§ Set problem
Copy all of the material below exactly.
::::::
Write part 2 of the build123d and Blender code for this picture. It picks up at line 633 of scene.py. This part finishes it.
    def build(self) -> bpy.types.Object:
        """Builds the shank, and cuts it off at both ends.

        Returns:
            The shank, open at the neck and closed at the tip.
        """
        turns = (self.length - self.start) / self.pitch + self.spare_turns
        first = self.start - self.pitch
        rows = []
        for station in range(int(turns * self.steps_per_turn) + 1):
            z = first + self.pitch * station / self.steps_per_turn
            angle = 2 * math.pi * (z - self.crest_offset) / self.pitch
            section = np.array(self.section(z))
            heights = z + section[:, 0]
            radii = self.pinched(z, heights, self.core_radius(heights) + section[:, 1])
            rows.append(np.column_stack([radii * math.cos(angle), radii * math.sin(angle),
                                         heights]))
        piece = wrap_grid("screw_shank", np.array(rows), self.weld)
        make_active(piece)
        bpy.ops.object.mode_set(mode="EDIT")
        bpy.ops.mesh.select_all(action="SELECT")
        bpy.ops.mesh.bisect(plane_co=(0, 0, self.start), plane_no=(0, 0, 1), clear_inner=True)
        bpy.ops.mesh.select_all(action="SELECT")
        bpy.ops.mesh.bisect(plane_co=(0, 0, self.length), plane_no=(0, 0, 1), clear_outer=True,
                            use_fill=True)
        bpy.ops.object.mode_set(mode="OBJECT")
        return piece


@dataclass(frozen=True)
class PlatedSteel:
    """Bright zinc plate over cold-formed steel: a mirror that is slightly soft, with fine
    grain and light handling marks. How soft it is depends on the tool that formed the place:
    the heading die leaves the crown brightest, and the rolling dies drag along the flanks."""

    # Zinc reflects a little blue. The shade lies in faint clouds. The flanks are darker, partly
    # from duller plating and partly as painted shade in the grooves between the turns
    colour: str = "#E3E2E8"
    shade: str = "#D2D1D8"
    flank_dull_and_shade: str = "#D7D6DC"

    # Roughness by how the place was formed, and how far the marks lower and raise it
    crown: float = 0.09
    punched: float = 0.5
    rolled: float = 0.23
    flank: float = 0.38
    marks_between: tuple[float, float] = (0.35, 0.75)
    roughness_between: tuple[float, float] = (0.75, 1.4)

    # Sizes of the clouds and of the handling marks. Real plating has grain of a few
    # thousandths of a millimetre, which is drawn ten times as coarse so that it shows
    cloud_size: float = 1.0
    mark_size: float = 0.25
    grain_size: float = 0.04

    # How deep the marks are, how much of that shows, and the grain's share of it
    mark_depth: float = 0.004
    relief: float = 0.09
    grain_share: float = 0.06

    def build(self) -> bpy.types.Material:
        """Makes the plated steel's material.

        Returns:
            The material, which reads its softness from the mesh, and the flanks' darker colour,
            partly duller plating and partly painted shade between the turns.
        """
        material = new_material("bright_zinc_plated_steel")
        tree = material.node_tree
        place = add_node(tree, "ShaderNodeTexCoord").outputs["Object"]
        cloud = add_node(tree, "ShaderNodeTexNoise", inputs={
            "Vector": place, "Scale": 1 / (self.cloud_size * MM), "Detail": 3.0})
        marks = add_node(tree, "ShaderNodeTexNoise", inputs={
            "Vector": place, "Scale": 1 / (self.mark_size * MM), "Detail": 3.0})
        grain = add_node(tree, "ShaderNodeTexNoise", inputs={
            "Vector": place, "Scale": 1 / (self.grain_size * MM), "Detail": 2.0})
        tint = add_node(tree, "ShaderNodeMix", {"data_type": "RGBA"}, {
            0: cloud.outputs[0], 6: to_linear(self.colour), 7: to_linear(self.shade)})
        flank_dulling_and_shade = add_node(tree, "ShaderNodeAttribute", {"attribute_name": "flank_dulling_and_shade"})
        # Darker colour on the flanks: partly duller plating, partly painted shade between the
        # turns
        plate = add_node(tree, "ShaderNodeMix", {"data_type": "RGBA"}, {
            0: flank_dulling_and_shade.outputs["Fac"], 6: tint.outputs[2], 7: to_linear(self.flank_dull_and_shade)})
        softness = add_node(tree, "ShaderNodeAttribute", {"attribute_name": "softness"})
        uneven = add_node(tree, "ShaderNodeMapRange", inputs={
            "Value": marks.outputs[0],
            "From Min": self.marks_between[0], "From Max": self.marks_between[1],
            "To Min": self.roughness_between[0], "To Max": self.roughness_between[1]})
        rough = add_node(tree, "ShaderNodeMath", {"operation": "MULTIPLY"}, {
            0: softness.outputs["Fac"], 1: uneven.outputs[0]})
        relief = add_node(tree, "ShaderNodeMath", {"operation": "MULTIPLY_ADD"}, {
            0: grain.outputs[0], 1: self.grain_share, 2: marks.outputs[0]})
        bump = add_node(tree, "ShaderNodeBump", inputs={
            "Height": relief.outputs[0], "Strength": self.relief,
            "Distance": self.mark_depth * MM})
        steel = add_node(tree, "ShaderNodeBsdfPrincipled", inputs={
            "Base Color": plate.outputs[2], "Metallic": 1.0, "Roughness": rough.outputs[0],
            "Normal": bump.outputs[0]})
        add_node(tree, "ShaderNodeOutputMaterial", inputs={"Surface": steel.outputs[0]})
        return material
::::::
§ Task output
Write part 2 of the build123d and Blender code for this picture. It picks up at line 633 of scene.py. This part finishes it.
    def build(self) -> bpy.types.Object:
        """Builds the shank, and cuts it off at both ends.

        Returns:
            The shank, open at the neck and closed at the tip.
        """
        turns = (self.length - self.start) / self.pitch + self.spare_turns
        first = self.start - self.pitch
        rows = []
        for station in range(int(turns * self.steps_per_turn) + 1):
            z = first + self.pitch * station / self.steps_per_turn
            angle = 2 * math.pi * (z - self.crest_offset) / self.pitch
            section = np.array(self.section(z))
            heights = z + section[:, 0]
            radii = self.pinched(z, heights, self.core_radius(heights) + section[:, 1])
            rows.append(np.column_stack([radii * math.cos(angle), radii * math.sin(angle),
                                         heights]))
        piece = wrap_grid("screw_shank", np.array(rows), self.weld)
        make_active(piece)
        bpy.ops.object.mode_set(mode="EDIT")
        bpy.ops.mesh.select_all(action="SELECT")
        bpy.ops.mesh.bisect(plane_co=(0, 0, self.start), plane_no=(0, 0, 1), clear_inner=True)
        bpy.ops.mesh.select_all(action="SELECT")
        bpy.ops.mesh.bisect(plane_co=(0, 0, self.length), plane_no=(0, 0, 1), clear_outer=True,
                            use_fill=True)
        bpy.ops.object.mode_set(mode="OBJECT")
        return piece


@dataclass(frozen=True)
class PlatedSteel:
    """Bright zinc plate over cold-formed steel: a mirror that is slightly soft, with fine
    grain and light handling marks. How soft it is depends on the tool that formed the place:
    the heading die leaves the crown brightest, and the rolling dies drag along the flanks."""

    # Zinc reflects a little blue. The shade lies in faint clouds. The flanks are darker, partly
    # from duller plating and partly as painted shade in the grooves between the turns
    colour: str = "#E3E2E8"
    shade: str = "#D2D1D8"
    flank_dull_and_shade: str = "#D7D6DC"

    # Roughness by how the place was formed, and how far the marks lower and raise it
    crown: float = 0.09
    punched: float = 0.5
    rolled: float = 0.23
    flank: float = 0.38
    marks_between: tuple[float, float] = (0.35, 0.75)
    roughness_between: tuple[float, float] = (0.75, 1.4)

    # Sizes of the clouds and of the handling marks. Real plating has grain of a few
    # thousandths of a millimetre, which is drawn ten times as coarse so that it shows
    cloud_size: float = 1.0
    mark_size: float = 0.25
    grain_size: float = 0.04

    # How deep the marks are, how much of that shows, and the grain's share of it
    mark_depth: float = 0.004
    relief: float = 0.09
    grain_share: float = 0.06

    def build(self) -> bpy.types.Material:
        """Makes the plated steel's material.

        Returns:
            The material, which reads its softness from the mesh, and the flanks' darker colour,
            partly duller plating and partly painted shade between the turns.
        """
        material = new_material("bright_zinc_plated_steel")
        tree = material.node_tree
        place = add_node(tree, "ShaderNodeTexCoord").outputs["Object"]
        cloud = add_node(tree, "ShaderNodeTexNoise", inputs={
            "Vector": place, "Scale": 1 / (self.cloud_size * MM), "Detail": 3.0})
        marks = add_node(tree, "ShaderNodeTexNoise", inputs={
            "Vector": place, "Scale": 1 / (self.mark_size * MM), "Detail": 3.0})
        grain = add_node(tree, "ShaderNodeTexNoise", inputs={
            "Vector": place, "Scale": 1 / (self.grain_size * MM), "Detail": 2.0})
        tint = add_node(tree, "ShaderNodeMix", {"data_type": "RGBA"}, {
            0: cloud.outputs[0], 6: to_linear(self.colour), 7: to_linear(self.shade)})
        flank_dulling_and_shade = add_node(tree, "ShaderNodeAttribute", {"attribute_name": "flank_dulling_and_shade"})
        # Darker colour on the flanks: partly duller plating, partly painted shade between the
        # turns
        plate = add_node(tree, "ShaderNodeMix", {"data_type": "RGBA"}, {
            0: flank_dulling_and_shade.outputs["Fac"], 6: tint.outputs[2], 7: to_linear(self.flank_dull_and_shade)})
        softness = add_node(tree, "ShaderNodeAttribute", {"attribute_name": "softness"})
        uneven = add_node(tree, "ShaderNodeMapRange", inputs={
            "Value": marks.outputs[0],
            "From Min": self.marks_between[0], "From Max": self.marks_between[1],
            "To Min": self.roughness_between[0], "To Max": self.roughness_between[1]})
        rough = add_node(tree, "ShaderNodeMath", {"operation": "MULTIPLY"}, {
            0: softness.outputs["Fac"], 1: uneven.outputs[0]})
        relief = add_node(tree, "ShaderNodeMath", {"operation": "MULTIPLY_ADD"}, {
            0: grain.outputs[0], 1: self.grain_share, 2: marks.outputs[0]})
        bump = add_node(tree, "ShaderNodeBump", inputs={
            "Height": relief.outputs[0], "Strength": self.relief,
            "Distance": self.mark_depth * MM})
        steel = add_node(tree, "ShaderNodeBsdfPrincipled", inputs={
            "Base Color": plate.outputs[2], "Metallic": 1.0, "Roughness": rough.outputs[0],
            "Normal": bump.outputs[0]})
        add_node(tree, "ShaderNodeOutputMaterial", inputs={"Surface": steel.outputs[0]})
        return material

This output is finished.